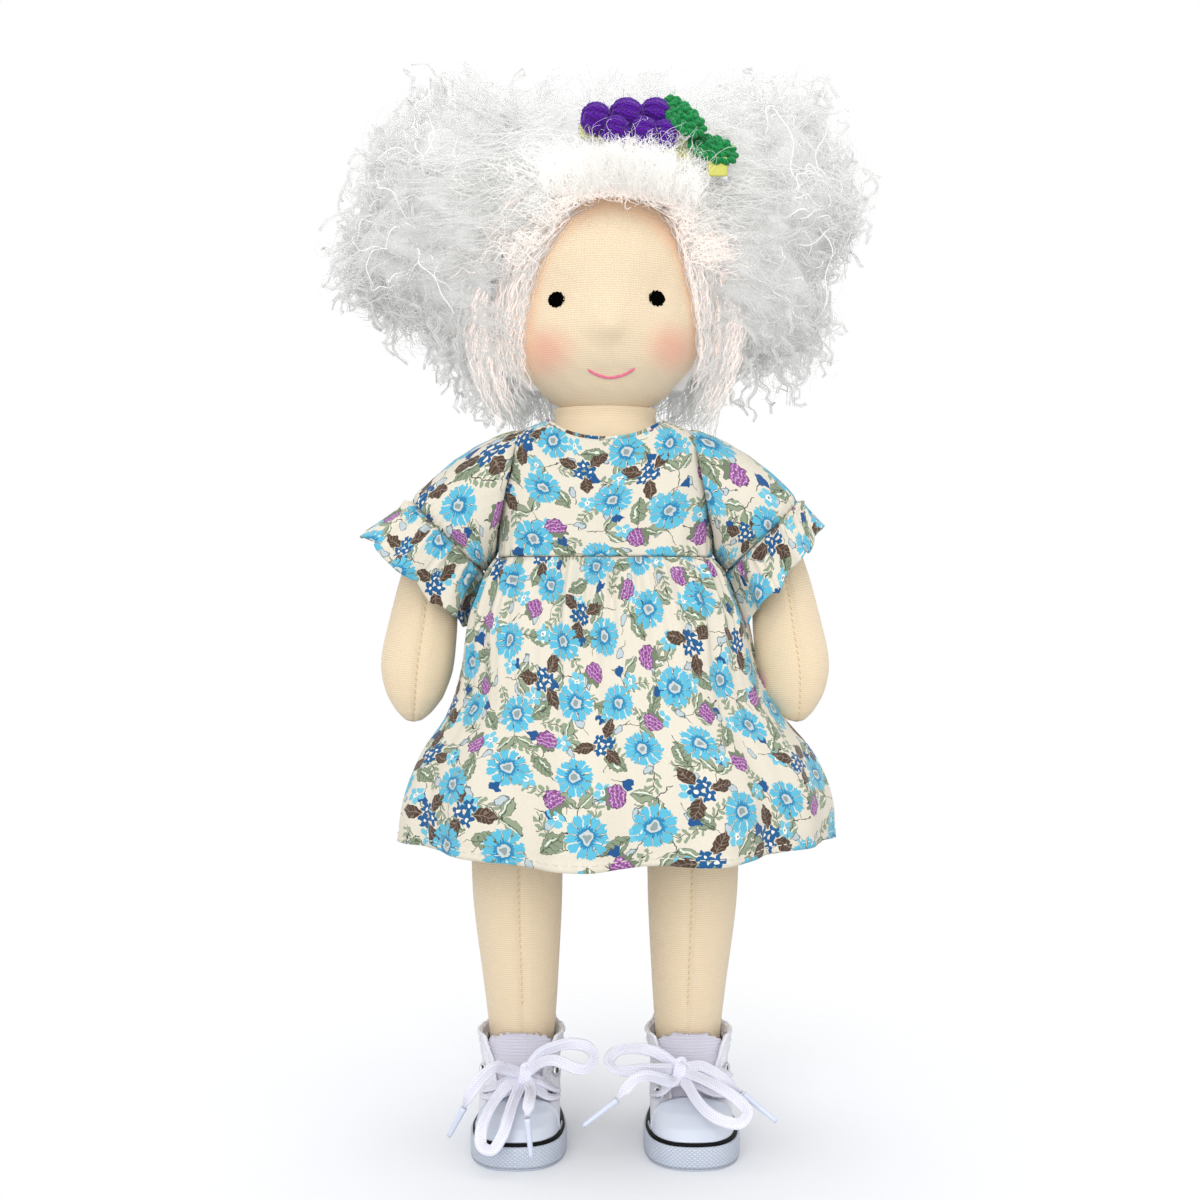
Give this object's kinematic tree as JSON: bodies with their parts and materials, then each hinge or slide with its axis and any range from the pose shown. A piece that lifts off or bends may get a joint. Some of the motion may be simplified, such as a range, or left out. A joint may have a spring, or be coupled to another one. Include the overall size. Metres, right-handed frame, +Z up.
{
  "type": "cloth doll",
  "caption": "Stuffed cloth doll with curly bunched hair, a printed dress with frilled sleeves, laced canvas shoes and a crochet hair clip; it stands and sits.",
  "frame": {"origin": "on the surface that the doll stands on, under the middle of its outline", "axes": "+Z up, the doll faces -Y, +X is the doll's own left"},
  "size_m": [0.164, 0.094, 0.3082],
  "materials": {
    "jersey": "matt cotton jersey",
    "eye_thread": "matt embroidery",
    "mouth_thread": "matt embroidery",
    "hair": "loose curly mohair-like yarn",
    "elastic": "matt elastic",
    "steel": "stamped sheet",
    "ribbon": "grosgrain ribbon",
    "grape_yarn": "matt crochet cotton",
    "leaf_yarn": "matt crochet cotton",
    "cotton": "printed cotton poplin",
    "snap": "moulded",
    "sole_rubber": "moulded, fine diamond texture",
    "toe_rubber": "smooth and glossy",
    "canvas": "plain weave canvas",
    "tongue_cloth": "fine ribbed cloth",
    "lace": "flat woven lace",
    "aglet": "clear bluish film"
  },
  "bodies": {
    "torso": {"torso": "jersey", "neck": "jersey", "bodice": "cotton", "skirt": "cotton", "upper_snap": "snap", "lower_snap": "snap"},
    "head": {"head": "jersey", "left_eye": "eye_thread", "right_eye": "eye_thread", "mouth_stitch": "mouth_thread", "hair_crown": "hair", "left_bunch": "hair", "right_bunch": "hair", "left_hair_tie": "elastic", "right_hair_tie": "elastic", "clip_base": "steel", "clip_pin": "steel"},
    "clip_jaw": {"clip_lever": "ribbon", "grapes": "grape_yarn", "upper_leaf": "leaf_yarn", "lower_leaf": "leaf_yarn"},
    "left_arm": {"left_arm": "jersey", "left_sleeve": "cotton", "left_ruffle": "cotton"},
    "right_arm": {"right_arm": "jersey", "right_sleeve": "cotton", "right_ruffle": "cotton"},
    "hips": {"hip_seam": "jersey"},
    "left_leg": {"left_leg": "jersey", "left_outsole": "sole_rubber", "left_foxing": "sole_rubber", "left_toe_cap": "toe_rubber", "left_upper": "canvas", "left_tongue": "tongue_cloth", "left_lacing": "lace", "left_inner_loop": "lace", "left_front_loop": "lace", "left_outer_tail": "lace", "left_inner_tail": "lace", "left_outer_aglet": "aglet", "left_inner_aglet": "aglet"},
    "right_leg": {"right_leg": "jersey", "right_outsole": "sole_rubber", "right_foxing": "sole_rubber", "right_toe_cap": "toe_rubber", "right_upper": "canvas", "right_tongue": "tongue_cloth", "right_lacing": "lace", "right_inner_loop": "lace", "right_front_loop": "lace", "right_outer_tail": "lace", "right_front_tail": "lace", "right_outer_aglet": "aglet", "right_front_aglet": "aglet"}
  },
  "joints": [
    {"name": "head_turn", "type": "hinge", "parent": "torso", "child": "head", "pos_m": [0, 0, 0.215], "axis": [0, 0, 1], "range_deg": [-25, 25], "stiffness_Nm_per_rad": 0.02},
    {"name": "clip_open", "type": "hinge", "parent": "head", "child": "clip_jaw", "pos_m": [0.02591, -0.02936, 0.28357], "axis": [0.0245, 0.646, 0.7629], "range_deg": [0, 18], "stiffness_Nm_per_rad": 0.01, "springref_deg": -2.86},
    {"name": "left_arm_swing", "type": "hinge", "parent": "torso", "child": "left_arm", "pos_m": [0.0302, 0, 0.19], "axis": [-1, 0, 0], "range_deg": [-40, 100]},
    {"name": "right_arm_swing", "type": "hinge", "parent": "torso", "child": "right_arm", "pos_m": [-0.0302, 0, 0.19], "axis": [-1, 0, 0], "range_deg": [-40, 100]},
    {"name": "sit", "type": "hinge", "parent": "torso", "child": "hips", "pos_m": [0, 0, 0.122], "axis": [-1, 0, 0], "range_deg": [0, 90], "deforming": ["skirt"]},
    {"name": "left_leg_swing", "type": "hinge", "parent": "hips", "child": "left_leg", "pos_m": [0.0263, 0, 0.1165], "axis": [-1, 0, 0], "range_deg": [-30, 15]},
    {"name": "right_leg_swing", "type": "hinge", "parent": "hips", "child": "right_leg", "pos_m": [-0.0263, 0, 0.1165], "axis": [-1, 0, 0], "range_deg": [-30, 15]}
  ]
}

^^^^^^^^

Set exercise | Restate the whole listing exactly, leaving out nothing.

Exercise solution |
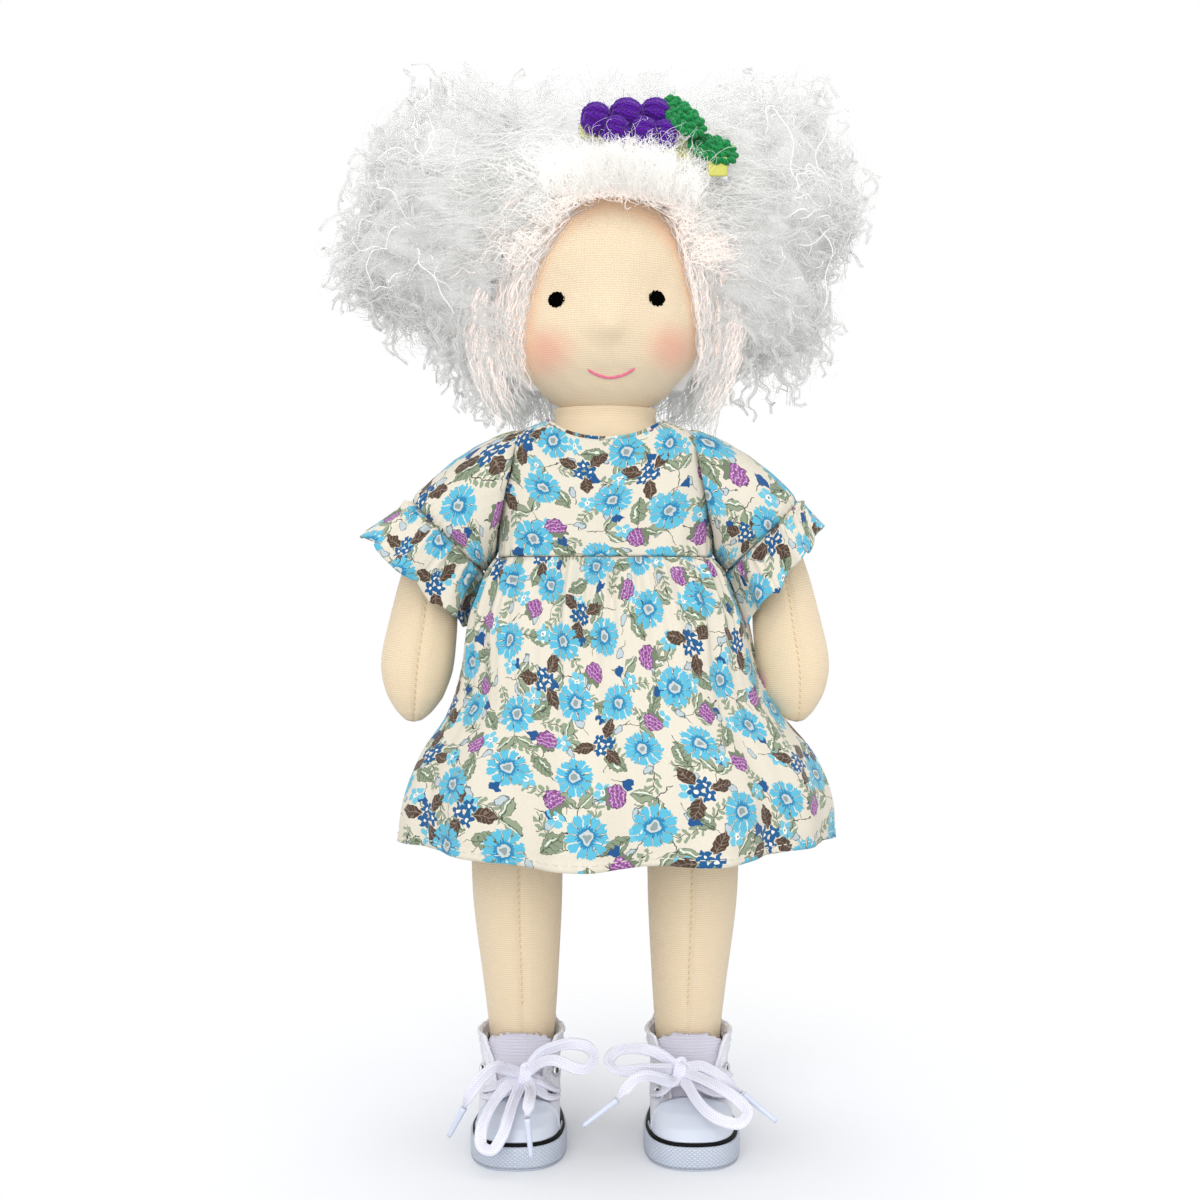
Give this object's kinematic tree as JSON: bodies with their parts and materials, then each hinge or slide with its axis and any range from the pose shown. A piece that lifts off or bends may get a joint. Some of the motion may be simplified, such as a range, or left out. A joint may have a spring, or be coupled to another one. Include the overall size. Metres, right-handed frame, +Z up.
{
  "type": "cloth doll",
  "caption": "Stuffed cloth doll with curly bunched hair, a printed dress with frilled sleeves, laced canvas shoes and a crochet hair clip; it stands and sits.",
  "frame": {"origin": "on the surface that the doll stands on, under the middle of its outline", "axes": "+Z up, the doll faces -Y, +X is the doll's own left"},
  "size_m": [0.164, 0.094, 0.3082],
  "materials": {
    "jersey": "matt cotton jersey",
    "eye_thread": "matt embroidery",
    "mouth_thread": "matt embroidery",
    "hair": "loose curly mohair-like yarn",
    "elastic": "matt elastic",
    "steel": "stamped sheet",
    "ribbon": "grosgrain ribbon",
    "grape_yarn": "matt crochet cotton",
    "leaf_yarn": "matt crochet cotton",
    "cotton": "printed cotton poplin",
    "snap": "moulded",
    "sole_rubber": "moulded, fine diamond texture",
    "toe_rubber": "smooth and glossy",
    "canvas": "plain weave canvas",
    "tongue_cloth": "fine ribbed cloth",
    "lace": "flat woven lace",
    "aglet": "clear bluish film"
  },
  "bodies": {
    "torso": {"torso": "jersey", "neck": "jersey", "bodice": "cotton", "skirt": "cotton", "upper_snap": "snap", "lower_snap": "snap"},
    "head": {"head": "jersey", "left_eye": "eye_thread", "right_eye": "eye_thread", "mouth_stitch": "mouth_thread", "hair_crown": "hair", "left_bunch": "hair", "right_bunch": "hair", "left_hair_tie": "elastic", "right_hair_tie": "elastic", "clip_base": "steel", "clip_pin": "steel"},
    "clip_jaw": {"clip_lever": "ribbon", "grapes": "grape_yarn", "upper_leaf": "leaf_yarn", "lower_leaf": "leaf_yarn"},
    "left_arm": {"left_arm": "jersey", "left_sleeve": "cotton", "left_ruffle": "cotton"},
    "right_arm": {"right_arm": "jersey", "right_sleeve": "cotton", "right_ruffle": "cotton"},
    "hips": {"hip_seam": "jersey"},
    "left_leg": {"left_leg": "jersey", "left_outsole": "sole_rubber", "left_foxing": "sole_rubber", "left_toe_cap": "toe_rubber", "left_upper": "canvas", "left_tongue": "tongue_cloth", "left_lacing": "lace", "left_inner_loop": "lace", "left_front_loop": "lace", "left_outer_tail": "lace", "left_inner_tail": "lace", "left_outer_aglet": "aglet", "left_inner_aglet": "aglet"},
    "right_leg": {"right_leg": "jersey", "right_outsole": "sole_rubber", "right_foxing": "sole_rubber", "right_toe_cap": "toe_rubber", "right_upper": "canvas", "right_tongue": "tongue_cloth", "right_lacing": "lace", "right_inner_loop": "lace", "right_front_loop": "lace", "right_outer_tail": "lace", "right_front_tail": "lace", "right_outer_aglet": "aglet", "right_front_aglet": "aglet"}
  },
  "joints": [
    {"name": "head_turn", "type": "hinge", "parent": "torso", "child": "head", "pos_m": [0, 0, 0.215], "axis": [0, 0, 1], "range_deg": [-25, 25], "stiffness_Nm_per_rad": 0.02},
    {"name": "clip_open", "type": "hinge", "parent": "head", "child": "clip_jaw", "pos_m": [0.02591, -0.02936, 0.28357], "axis": [0.0245, 0.646, 0.7629], "range_deg": [0, 18], "stiffness_Nm_per_rad": 0.01, "springref_deg": -2.86},
    {"name": "left_arm_swing", "type": "hinge", "parent": "torso", "child": "left_arm", "pos_m": [0.0302, 0, 0.19], "axis": [-1, 0, 0], "range_deg": [-40, 100]},
    {"name": "right_arm_swing", "type": "hinge", "parent": "torso", "child": "right_arm", "pos_m": [-0.0302, 0, 0.19], "axis": [-1, 0, 0], "range_deg": [-40, 100]},
    {"name": "sit", "type": "hinge", "parent": "torso", "child": "hips", "pos_m": [0, 0, 0.122], "axis": [-1, 0, 0], "range_deg": [0, 90], "deforming": ["skirt"]},
    {"name": "left_leg_swing", "type": "hinge", "parent": "hips", "child": "left_leg", "pos_m": [0.0263, 0, 0.1165], "axis": [-1, 0, 0], "range_deg": [-30, 15]},
    {"name": "right_leg_swing", "type": "hinge", "parent": "hips", "child": "right_leg", "pos_m": [-0.0263, 0, 0.1165], "axis": [-1, 0, 0], "range_deg": [-30, 15]}
  ]
}